Eric who? — the Admiral
     The admiral at the center of controversial notes describing his inability to access a classified UFO research program says the documents are bogus. Furthermore, he says the alleged author of those notes, physicist Dr. Eric Davis, never interviewed him.

“It’s all fiction,” says former Defense Intelligence Agency Director Thomas Wilson, from his home in Virginia. “I wouldn’t know Eric Davis if he walked in right now.”

Billy Cox

By Billy Cox
De Void
6-15-20

Vice Admiral Thomas
“My memory is not foggy. Of all the stuff on the Internet, the only thing which is accurate is, I did have a meeting with (Edgar) Mitchell in ’97 or ’98, when I was Vice-2″ — Vice Admiral Thomas
Posted on Imgur last year, the 15 pages of typed notes, often referred to now as the Core Secrets memo, were presented as the rough transcripts of a conversation between Wilson, shortly after retiring from the Navy, and Davis, on 10/16/02. The nut graph of Core Secrets, if true, would confirm some of the darkest suspicions about the UFO phenomenon – that research is being undertaken and walled off by private contractors, to the extent that not even insiders at the most elite levels of military intelligence have the proper security clearances to review the evidence.
Davis, who famously researches the sorts of exotic technology often observed in UFO behaviors, has never affirmed or denied his ostensible authorship of Core Secrets when pressed over the past year. He did, however, tell the New York Post in May that the documents were leaked by the estate of the late astronaut and Apollo 14 moonwalker Dr. Edgar Mitchell.
But in his first public statement on Core Secrets, Wilson rejected the entire premise of the meeting and his role in it. The notes indicate that Wilson and Davis rendezvoused in Las Vegas, inside a car attended by three uniformed military personnel, in the parking lot of the Special Projects Building of defense contractor EG&G. “I’m not saying that sometime, somewhere, I never met (Davis), but I certainly don’t know him, I don’t remember him, and I definitely did not sit with him in a car for an hour in Las Vegas,” Wilson told De Void.
“You may also see in those notes where I came with two other naval officers, a lieutenant and a lieutenant commander, and a petty officer who was driving the car. I was not even in the Navy then. And the Navy was certainly not ferrying me around in a car at that point.
“Those notes are really detailed – it’s like somebody wrote a fiction piece,” Wilson said. “But it never happened, trust me. There are so many things in those notes that are demonstrably inaccurate. And I don’t know how I could prove it, but I haven’t been to Las Vegas since 1979, 80.”

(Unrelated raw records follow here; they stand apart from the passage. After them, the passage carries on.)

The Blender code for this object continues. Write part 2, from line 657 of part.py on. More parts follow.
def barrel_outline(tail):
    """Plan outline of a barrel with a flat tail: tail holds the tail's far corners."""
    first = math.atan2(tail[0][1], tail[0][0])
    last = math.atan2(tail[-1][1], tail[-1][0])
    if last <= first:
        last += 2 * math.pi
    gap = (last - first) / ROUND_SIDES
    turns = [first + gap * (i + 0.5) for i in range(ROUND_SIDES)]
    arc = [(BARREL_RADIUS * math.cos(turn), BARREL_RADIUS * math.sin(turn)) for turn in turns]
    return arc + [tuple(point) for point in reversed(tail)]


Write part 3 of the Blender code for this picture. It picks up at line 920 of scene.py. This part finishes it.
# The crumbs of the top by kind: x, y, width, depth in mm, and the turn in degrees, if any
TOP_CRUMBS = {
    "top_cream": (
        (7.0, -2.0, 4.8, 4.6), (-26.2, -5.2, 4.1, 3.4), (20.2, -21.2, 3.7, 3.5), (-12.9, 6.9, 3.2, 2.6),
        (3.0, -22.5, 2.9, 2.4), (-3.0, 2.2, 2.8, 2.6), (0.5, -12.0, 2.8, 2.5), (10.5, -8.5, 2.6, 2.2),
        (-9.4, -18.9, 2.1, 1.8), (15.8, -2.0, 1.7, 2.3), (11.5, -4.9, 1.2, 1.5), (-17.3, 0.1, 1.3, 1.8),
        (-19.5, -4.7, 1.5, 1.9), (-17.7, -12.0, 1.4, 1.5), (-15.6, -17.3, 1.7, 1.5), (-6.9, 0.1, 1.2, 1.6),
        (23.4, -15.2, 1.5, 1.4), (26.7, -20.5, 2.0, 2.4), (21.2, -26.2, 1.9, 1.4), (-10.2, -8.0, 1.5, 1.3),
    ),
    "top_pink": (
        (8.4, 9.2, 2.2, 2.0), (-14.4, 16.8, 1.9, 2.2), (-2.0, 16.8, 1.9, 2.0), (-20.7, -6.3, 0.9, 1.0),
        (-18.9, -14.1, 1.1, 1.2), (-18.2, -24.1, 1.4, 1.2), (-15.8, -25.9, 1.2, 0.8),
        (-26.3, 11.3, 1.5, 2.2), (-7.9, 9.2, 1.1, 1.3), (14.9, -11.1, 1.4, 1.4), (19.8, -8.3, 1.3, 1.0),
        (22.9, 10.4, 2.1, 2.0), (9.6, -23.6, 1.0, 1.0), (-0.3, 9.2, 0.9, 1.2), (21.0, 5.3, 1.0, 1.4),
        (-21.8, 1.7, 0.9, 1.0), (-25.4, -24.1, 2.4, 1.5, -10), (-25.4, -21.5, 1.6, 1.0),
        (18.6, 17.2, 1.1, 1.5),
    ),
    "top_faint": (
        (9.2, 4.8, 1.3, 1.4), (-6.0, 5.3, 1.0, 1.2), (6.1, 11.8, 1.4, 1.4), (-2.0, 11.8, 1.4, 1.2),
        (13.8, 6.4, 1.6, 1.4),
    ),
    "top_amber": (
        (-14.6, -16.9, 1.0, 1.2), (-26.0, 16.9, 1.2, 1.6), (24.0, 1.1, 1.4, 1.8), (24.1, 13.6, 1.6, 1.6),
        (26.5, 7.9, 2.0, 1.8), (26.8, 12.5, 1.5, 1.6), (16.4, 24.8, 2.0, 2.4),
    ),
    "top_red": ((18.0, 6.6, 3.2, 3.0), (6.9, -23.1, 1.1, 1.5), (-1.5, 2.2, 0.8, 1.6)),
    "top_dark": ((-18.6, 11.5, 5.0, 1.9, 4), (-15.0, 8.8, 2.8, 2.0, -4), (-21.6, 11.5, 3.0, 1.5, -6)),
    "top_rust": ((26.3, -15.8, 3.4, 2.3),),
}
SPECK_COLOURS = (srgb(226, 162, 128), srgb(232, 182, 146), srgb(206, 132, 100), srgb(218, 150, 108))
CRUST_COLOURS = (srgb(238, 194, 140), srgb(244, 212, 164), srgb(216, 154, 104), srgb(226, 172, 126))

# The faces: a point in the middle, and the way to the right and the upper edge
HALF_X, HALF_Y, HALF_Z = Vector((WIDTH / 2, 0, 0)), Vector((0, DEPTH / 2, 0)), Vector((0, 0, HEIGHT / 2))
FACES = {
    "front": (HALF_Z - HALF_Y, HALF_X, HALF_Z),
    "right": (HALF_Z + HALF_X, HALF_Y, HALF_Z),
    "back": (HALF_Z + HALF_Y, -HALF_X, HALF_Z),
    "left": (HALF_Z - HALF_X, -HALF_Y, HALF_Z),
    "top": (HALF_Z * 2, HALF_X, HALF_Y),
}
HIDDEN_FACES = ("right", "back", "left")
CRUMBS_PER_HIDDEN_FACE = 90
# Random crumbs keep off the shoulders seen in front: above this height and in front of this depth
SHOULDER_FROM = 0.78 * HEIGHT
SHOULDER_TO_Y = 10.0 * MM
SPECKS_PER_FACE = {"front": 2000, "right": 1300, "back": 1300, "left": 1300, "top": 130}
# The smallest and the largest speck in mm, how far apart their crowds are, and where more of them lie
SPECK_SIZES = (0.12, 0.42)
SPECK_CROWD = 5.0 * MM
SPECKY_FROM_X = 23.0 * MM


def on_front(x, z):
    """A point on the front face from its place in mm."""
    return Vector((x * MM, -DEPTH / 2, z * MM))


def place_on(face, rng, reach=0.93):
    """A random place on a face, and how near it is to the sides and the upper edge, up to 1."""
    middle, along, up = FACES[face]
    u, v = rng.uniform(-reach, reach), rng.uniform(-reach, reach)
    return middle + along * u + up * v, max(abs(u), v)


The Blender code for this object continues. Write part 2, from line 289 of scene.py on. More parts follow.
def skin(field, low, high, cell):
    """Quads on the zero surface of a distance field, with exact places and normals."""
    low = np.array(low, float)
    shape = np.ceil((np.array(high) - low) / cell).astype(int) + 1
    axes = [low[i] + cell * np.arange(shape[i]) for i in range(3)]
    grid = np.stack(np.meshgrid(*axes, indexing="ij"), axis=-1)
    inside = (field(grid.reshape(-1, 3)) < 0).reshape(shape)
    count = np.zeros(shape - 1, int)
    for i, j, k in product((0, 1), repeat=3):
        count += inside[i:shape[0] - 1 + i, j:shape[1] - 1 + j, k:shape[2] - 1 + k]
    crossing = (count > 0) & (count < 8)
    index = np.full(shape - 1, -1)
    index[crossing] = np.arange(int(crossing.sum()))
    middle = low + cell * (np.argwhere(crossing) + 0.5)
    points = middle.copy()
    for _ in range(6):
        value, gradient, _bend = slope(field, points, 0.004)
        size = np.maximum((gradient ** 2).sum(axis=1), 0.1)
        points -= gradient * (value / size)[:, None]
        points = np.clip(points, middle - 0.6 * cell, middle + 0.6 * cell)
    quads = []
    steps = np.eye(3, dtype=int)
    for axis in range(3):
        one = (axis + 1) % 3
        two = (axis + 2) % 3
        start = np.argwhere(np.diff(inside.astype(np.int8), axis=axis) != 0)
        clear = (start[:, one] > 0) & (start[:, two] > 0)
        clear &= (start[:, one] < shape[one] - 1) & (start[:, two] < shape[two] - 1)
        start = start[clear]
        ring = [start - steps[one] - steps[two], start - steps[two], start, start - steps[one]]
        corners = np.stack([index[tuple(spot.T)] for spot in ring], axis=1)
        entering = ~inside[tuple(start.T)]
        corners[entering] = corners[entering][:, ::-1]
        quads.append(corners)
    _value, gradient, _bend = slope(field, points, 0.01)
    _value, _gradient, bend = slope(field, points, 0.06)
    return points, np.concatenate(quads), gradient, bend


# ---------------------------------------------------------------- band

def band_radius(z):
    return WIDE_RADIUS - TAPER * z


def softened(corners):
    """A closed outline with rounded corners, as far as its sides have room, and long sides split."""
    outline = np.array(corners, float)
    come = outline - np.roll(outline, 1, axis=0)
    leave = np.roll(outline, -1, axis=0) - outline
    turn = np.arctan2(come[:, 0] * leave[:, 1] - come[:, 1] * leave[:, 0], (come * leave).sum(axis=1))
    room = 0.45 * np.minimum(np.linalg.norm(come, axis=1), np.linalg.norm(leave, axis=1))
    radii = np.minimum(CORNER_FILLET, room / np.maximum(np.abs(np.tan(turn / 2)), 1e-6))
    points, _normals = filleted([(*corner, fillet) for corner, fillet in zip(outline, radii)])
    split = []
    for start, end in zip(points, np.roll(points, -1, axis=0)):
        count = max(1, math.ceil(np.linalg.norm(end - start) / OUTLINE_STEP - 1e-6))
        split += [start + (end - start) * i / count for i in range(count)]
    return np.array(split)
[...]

Wilson said he hadn’t gotten around to reading the Core Secrets docs until someone brought them to his attention within the past week or so. He said his catch-up crash course included watching researcher Richard Dolan’s YouTube overview of the contents and their implications. Wilson called that synopsis “silly.”

One thing in the notes that is true, Wilson added, is that he and Mitchell did meet face to face. Wilson said he couldn’t remember the date, but Core Secrets alleges the meeting occurred in 1997, when Wilson was Vice Director of Intelligence for the Joint Chiefs of Staff, shortly before becoming the DIA director. He acknowledged that the subject of UFOs and special access programs did come up. But he reiterated what he told De Void in 2008, that he wasn’t interested in going down that rabbit hole.
“I don’t remember the details, but they [Mitchell was accompanied by UFO researcher Steven Greer] said there would be evidence in black programs, and would I be interested in chasing it down,” Wilson said. “I told them I had far too many things to do.

“I’m not saying there are no such programs because I don’t know. I didn’t check or follow up. It might not have been a waste of time for somebody (to pursue), but I did not have time to waste, believe me. At the time I was up to my eyeballs in Bosnia and Kosovo and Korea and Iraq and, you name it, terrorism. So I didn’t feel I should spend my time — well, I had enough black programs I had to deal with.”

In 1996, Mitchell told me he was pursuing leads that UFO “information is now held primarily by a body of semi- or quasi-private organizations that have kinda spun off from the military intelligence organizations of the past.” He called those arrangements “dangerous” and added:

“Imagine an organization that has a black budget, an unquestioned source of funds, reports to no one, and has this exotic technology that they can keep to themselves and play with.” He also said that if NASA had prior knowledge “of ET contact existing within the government, and we were sent into space blind and dumb to such information, I think it is a case of criminal culpability.”
Mitchell repeated some of those allegations in 2008 on CNN’s Larry King Live. Without mentioning Wilson, Mitchell said he had talked with “an admiral” who “had found the people responsible for the cover-up and for the people who were in the know and were told, I’m sorry, admiral, you do not have need to know here and so, goodbye.”

Upon learning 12 years ago that Wilson had immediately rejected those allegations, Mitchell said he was “shocked,” but he refused to challenge the discrepancy. “I do not wish to engage him on this matter,” Mitchell said.

Wilson’s repudiation of the Core Secrets narrative is consistent with what a handful of his contemporaries – either mentioned in the Core Secrets notes or involved in the relevant chain of command in 1997 – have told De Void.

Former Los Alamos National Laboratory scientist Oke Shannon, former Principal Deputy Under Secretary of Defense for Acquisition, Technology and Logistics Noel Longuemare, former Vice Chair of the Joint Chiefs of Staff and USAF Gen. Joe Ralston, and former Under Secretary of Defense for Acquisition, Technology and Logistics Dr. Paul Kaminsky, have all stated they have no knowledge of the Core Secrets version of events.

As to the broader subject of UFOs, Wilson remains skeptical. Over the course of his long military career, Wilson said he knew of countless initially unusual sightings that turned out to have prosaic explanations, many of them submarines. But the Pentagon’s recent verification of videos showing F-18s in pursuit of UFOs have lowered his guard somewhat.

“I looked at those Navy videos with some interest,” he said. “I don’t know what they saw. It’s interesting, for sure.”

Eric Davis could not be reached for comment.